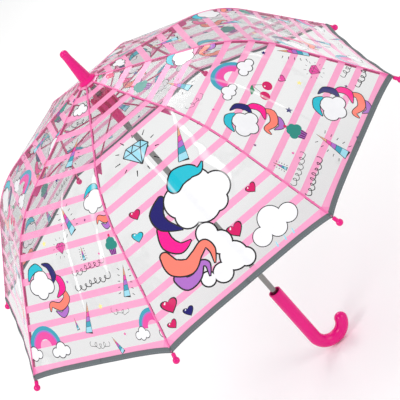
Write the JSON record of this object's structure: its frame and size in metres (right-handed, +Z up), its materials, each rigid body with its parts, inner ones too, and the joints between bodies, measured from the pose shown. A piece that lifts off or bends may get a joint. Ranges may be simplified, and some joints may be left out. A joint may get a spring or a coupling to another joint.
{
  "type": "children's umbrella",
  "caption": "Child's stick umbrella with a deep clear dome canopy, jointed wire ribs, a sliding runner and a J hook handle, shown open.",
  "frame": {"origin": "middle of the straight grip, on the shaft's axis", "axes": "+Z up the shaft towards the ferrule, +X the way the hook opens"},
  "size_m": [0.6112, 0.6112, 0.5837],
  "materials": {
    "clear_film": "clear glossy film with printed pink stripes",
    "pink_plastic": "glossy moulded pink",
    "steel_tube": "drawn steel tube",
    "coated_wire": "pink coated steel wire",
    "spring_steel": "bright spring steel"
  },
  "bodies": {
    "stick": {"shaft": "steel_tube", "stop_pin": "spring_steel", "handle": "pink_plastic", "ferrule": "pink_plastic", "crown_washer": "pink_plastic", "rib_notch": "pink_plastic", "notch_ring": "spring_steel"},
    "runner": {"runner": "pink_plastic", "runner_ring": "spring_steel"},
    "top_catch": {"top_catch": "spring_steel"},
    "bottom_catch": {"bottom_catch": "spring_steel"},
    "rib_1": {"rib_upper_1": "coated_wire", "joint_clip_1": "pink_plastic"},
    "rib_end_1": {"rib_lower_1": "coated_wire", "tip_ball_1": "pink_plastic", "canopy_panel_1": "clear_film"},
    "stretcher_1": {"stretcher_1": "coated_wire"},
    "rib_2": {"rib_upper_2": "coated_wire", "joint_clip_2": "pink_plastic"},
    "rib_end_2": {"rib_lower_2": "coated_wire", "tip_ball_2": "pink_plastic", "canopy_panel_2": "clear_film"},
    "stretcher_2": {"stretcher_2": "coated_wire"},
    "rib_3": {"rib_upper_3": "coated_wire", "joint_clip_3": "pink_plastic"},
    "rib_end_3": {"rib_lower_3": "coated_wire", "tip_ball_3": "pink_plastic", "canopy_panel_3": "clear_film"},
    "stretcher_3": {"stretcher_3": "coated_wire"},
    "rib_4": {"rib_upper_4": "coated_wire", "joint_clip_4": "pink_plastic"},
    "rib_end_4": {"rib_lower_4": "coated_wire", "tip_ball_4": "pink_plastic", "canopy_panel_4": "clear_film"},
    "stretcher_4": {"stretcher_4": "coated_wire"},
    "rib_5": {"rib_upper_5": "coated_wire", "joint_clip_5": "pink_plastic"},
    "rib_end_5": {"rib_lower_5": "coated_wire", "tip_ball_5": "pink_plastic", "canopy_panel_5": "clear_film"},
    "stretcher_5": {"stretcher_5": "coated_wire"},
    "rib_6": {"rib_upper_6": "coated_wire", "joint_clip_6": "pink_plastic"},
    "rib_end_6": {"rib_lower_6": "coated_wire", "tip_ball_6": "pink_plastic", "canopy_panel_6": "clear_film"},
    "stretcher_6": {"stretcher_6": "coated_wire"},
    "rib_7": {"rib_upper_7": "coated_wire", "joint_clip_7": "pink_plastic"},
    "rib_end_7": {"rib_lower_7": "coated_wire", "tip_ball_7": "pink_plastic", "canopy_panel_7": "clear_film"},
    "stretcher_7": {"stretcher_7": "coated_wire"},
    "rib_8": {"rib_upper_8": "coated_wire", "joint_clip_8": "pink_plastic"},
    "rib_end_8": {"rib_lower_8": "coated_wire", "tip_ball_8": "pink_plastic", "canopy_panel_8": "clear_film"},
    "stretcher_8": {"stretcher_8": "coated_wire"}
  },
  "joints": [
    {"name": "runner_slide", "type": "slide", "parent": "stick", "child": "runner", "axis": [0, 0, -1], "range_m": [0, 0.23213]},
    {"name": "rib_fold_1", "type": "hinge", "parent": "stick", "child": "rib_1", "pos_m": [0.00723, -0.00342, 0.45222], "axis": [0.4274, 0.9041, 0], "range_deg": [0, 69.19]},
    {"name": "rib_flex_1", "type": "hinge", "parent": "rib_1", "child": "rib_end_1", "pos_m": [0.13124, -0.06203, 0.40851], "axis": [-0.4274, -0.9041, 0], "range_deg": [0, 23.83], "deforming": ["canopy_panel_1"]},
    {"name": "stretcher_swing_1", "type": "hinge", "parent": "rib_1", "child": "stretcher_1", "pos_m": [0.13124, -0.06203, 0.40851], "axis": [-0.4274, -0.9041, 0], "range_deg": [0, 157.46]},
    {"name": "rib_fold_2", "type": "hinge", "parent": "stick", "child": "rib_2", "pos_m": [0.00753, 0.0027, 0.45222], "axis": [-0.3371, 0.9415, 0], "range_deg": [0, 69.19]},
    {"name": "rib_flex_2", "type": "hinge", "parent": "rib_2", "child": "rib_end_2", "pos_m": [0.13666, 0.04893, 0.40851], "axis": [0.3371, -0.9415, 0], "range_deg": [0, 23.83], "deforming": ["canopy_panel_2"]},
    {"name": "stretcher_swing_2", "type": "hinge", "parent": "rib_2", "child": "stretcher_2", "pos_m": [0.13666, 0.04893, 0.40851], "axis": [0.3371, -0.9415, 0], "range_deg": [0, 157.46]},
    {"name": "rib_fold_3", "type": "hinge", "parent": "stick", "child": "rib_3", "pos_m": [0.00342, 0.00723, 0.45222], "axis": [-0.9041, 0.4274, 0], "range_deg": [0, 69.19]},
    {"name": "rib_flex_3", "type": "hinge", "parent": "rib_3", "child": "rib_end_3", "pos_m": [0.06203, 0.13124, 0.40851], "axis": [0.9041, -0.4274, 0], "range_deg": [0, 23.83], "deforming": ["canopy_panel_3"]},
    {"name": "stretcher_swing_3", "type": "hinge", "parent": "rib_3", "child": "stretcher_3", "pos_m": [0.06203, 0.13124, 0.40851], "axis": [0.9041, -0.4274, 0], "range_deg": [0, 157.46]},
    {"name": "rib_fold_4", "type": "hinge", "parent": "stick", "child": "rib_4", "pos_m": [-0.0027, 0.00753, 0.45222], "axis": [-0.9415, -0.3371, 0], "range_deg": [0, 69.19]},
    {"name": "rib_flex_4", "type": "hinge", "parent": "rib_4", "child": "rib_end_4", "pos_m": [-0.04893, 0.13666, 0.40851], "axis": [0.9415, 0.3371, 0], "range_deg": [0, 23.83], "deforming": ["canopy_panel_4"]},
    {"name": "stretcher_swing_4", "type": "hinge", "parent": "rib_4", "child": "stretcher_4", "pos_m": [-0.04893, 0.13666, 0.40851], "axis": [0.9415, 0.3371, 0], "range_deg": [0, 157.46]},
    {"name": "rib_fold_5", "type": "hinge", "parent": "stick", "child": "rib_5", "pos_m": [-0.00723, 0.00342, 0.45222], "axis": [-0.4274, -0.9041, 0], "range_deg": [0, 69.19]},
    {"name": "rib_flex_5", "type": "hinge", "parent": "rib_5", "child": "rib_end_5", "pos_m": [-0.13124, 0.06203, 0.40851], "axis": [0.4274, 0.9041, 0], "range_deg": [0, 23.83], "deforming": ["canopy_panel_5"]},
    {"name": "stretcher_swing_5", "type": "hinge", "parent": "rib_5", "child": "stretcher_5", "pos_m": [-0.13124, 0.06203, 0.40851], "axis": [0.4274, 0.9041, 0], "range_deg": [0, 157.46]},
    {"name": "rib_fold_6", "type": "hinge", "parent": "stick", "child": "rib_6", "pos_m": [-0.00753, -0.0027, 0.45222], "axis": [0.3371, -0.9415, 0], "range_deg": [0, 69.19]},
    {"name": "rib_flex_6", "type": "hinge", "parent": "rib_6", "child": "rib_end_6", "pos_m": [-0.13666, -0.04893, 0.40851], "axis": [-0.3371, 0.9415, 0], "range_deg": [0, 23.83], "deforming": ["canopy_panel_6"]},
    {"name": "stretcher_swing_6", "type": "hinge", "parent": "rib_6", "child": "stretcher_6", "pos_m": [-0.13666, -0.04893, 0.40851], "axis": [-0.3371, 0.9415, 0], "range_deg": [0, 157.46]},
    {"name": "rib_fold_7", "type": "hinge", "parent": "stick", "child": "rib_7", "pos_m": [-0.00342, -0.00723, 0.45222], "axis": [0.9041, -0.4274, 0], "range_deg": [0, 69.19]},
    {"name": "rib_flex_7", "type": "hinge", "parent": "rib_7", "child": "rib_end_7", "pos_m": [-0.06203, -0.13124, 0.40851], "axis": [-0.9041, 0.4274, 0], "range_deg": [0, 23.83], "deforming": ["canopy_panel_7"]},
    {"name": "stretcher_swing_7", "type": "hinge", "parent": "rib_7", "child": "stretcher_7", "pos_m": [-0.06203, -0.13124, 0.40851], "axis": [-0.9041, 0.4274, 0], "range_deg": [0, 157.46]},
    {"name": "rib_fold_8", "type": "hinge", "parent": "stick", "child": "rib_8", "pos_m": [0.0027, -0.00753, 0.45222], "axis": [0.9415, 0.3371, 0], "range_deg": [0, 69.19]},
    {"name": "rib_flex_8", "type": "hinge", "parent": "rib_8", "child": "rib_end_8", "pos_m": [0.04893, -0.13666, 0.40851], "axis": [-0.9415, -0.3371, 0], "range_deg": [0, 23.83], "deforming": ["canopy_panel_8"]},
    {"name": "stretcher_swing_8", "type": "hinge", "parent": "rib_8", "child": "stretcher_8", "pos_m": [0.04893, -0.13666, 0.40851], "axis": [-0.9415, -0.3371, 0], "range_deg": [0, 157.46]},
    {"name": "top_catch_press", "type": "slide", "parent": "stick", "child": "top_catch", "axis": [-1, 0, 0], "range_m": [0, 0.0015], "stiffness_N_per_m": 800, "springref_m": -0.0015},
    {"name": "bottom_catch_press", "type": "slide", "parent": "stick", "child": "bottom_catch", "axis": [-1, 0, 0], "range_m": [0, 0.0015], "stiffness_N_per_m": 800, "springref_m": -0.0015}
  ],
  "couplings": [
    {"joint": "rib_fold_1", "follows": "runner_slide", "rad_per_m": 5.1982},
    {"joint": "rib_flex_1", "follows": "runner_slide", "rad_per_m": 1.7882},
    {"joint": "stretcher_swing_1", "follows": "runner_slide", "rad_per_m": 11.835},
    {"joint": "rib_fold_2", "follows": "runner_slide", "rad_per_m": 5.1982},
    {"joint": "rib_flex_2", "follows": "runner_slide", "rad_per_m": 1.7882},
    {"joint": "stretcher_swing_2", "follows": "runner_slide", "rad_per_m": 11.835},
    {"joint": "rib_fold_3", "follows": "runner_slide", "rad_per_m": 5.1982},
    {"joint": "rib_flex_3", "follows": "runner_slide", "rad_per_m": 1.7882},
    {"joint": "stretcher_swing_3", "follows": "runner_slide", "rad_per_m": 11.835},
    {"joint": "rib_fold_4", "follows": "runner_slide", "rad_per_m": 5.1982},
    {"joint": "rib_flex_4", "follows": "runner_slide", "rad_per_m": 1.7882},
    {"joint": "stretcher_swing_4", "follows": "runner_slide", "rad_per_m": 11.835},
    {"joint": "rib_fold_5", "follows": "runner_slide", "rad_per_m": 5.1982},
    {"joint": "rib_flex_5", "follows": "runner_slide", "rad_per_m": 1.7882},
    {"joint": "stretcher_swing_5", "follows": "runner_slide", "rad_per_m": 11.835},
    {"joint": "rib_fold_6", "follows": "runner_slide", "rad_per_m": 5.1982},
    {"joint": "rib_flex_6", "follows": "runner_slide", "rad_per_m": 1.7882},
    {"joint": "stretcher_swing_6", "follows": "runner_slide", "rad_per_m": 11.835},
    {"joint": "rib_fold_7", "follows": "runner_slide", "rad_per_m": 5.1982},
    {"joint": "rib_flex_7", "follows": "runner_slide", "rad_per_m": 1.7882},
    {"joint": "stretcher_swing_7", "follows": "runner_slide", "rad_per_m": 11.835},
    {"joint": "rib_fold_8", "follows": "runner_slide", "rad_per_m": 5.1982},
    {"joint": "rib_flex_8", "follows": "runner_slide", "rad_per_m": 1.7882},
    {"joint": "stretcher_swing_8", "follows": "runner_slide", "rad_per_m": 11.835}
  ]
}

==*==

# Problem requirements
Review the preceding data and report every line that includes the string "with".

# Reply
Write the JSON record of this object's structure: its frame and size in metres (right-handed, +Z up), its materials, each rigid body with its parts, inner ones too, and the joints between bodies, measured from the pose shown. A piece that lifts off or bends may get a joint. Ranges may be simplified, and some joints may be left out. A joint may get a spring or a coupling to another joint.
  "caption": "Child's stick umbrella with a deep clear dome canopy, jointed wire ribs, a sliding runner and a J hook handle, shown open.",
    "clear_film": "clear glossy film with printed pink stripes",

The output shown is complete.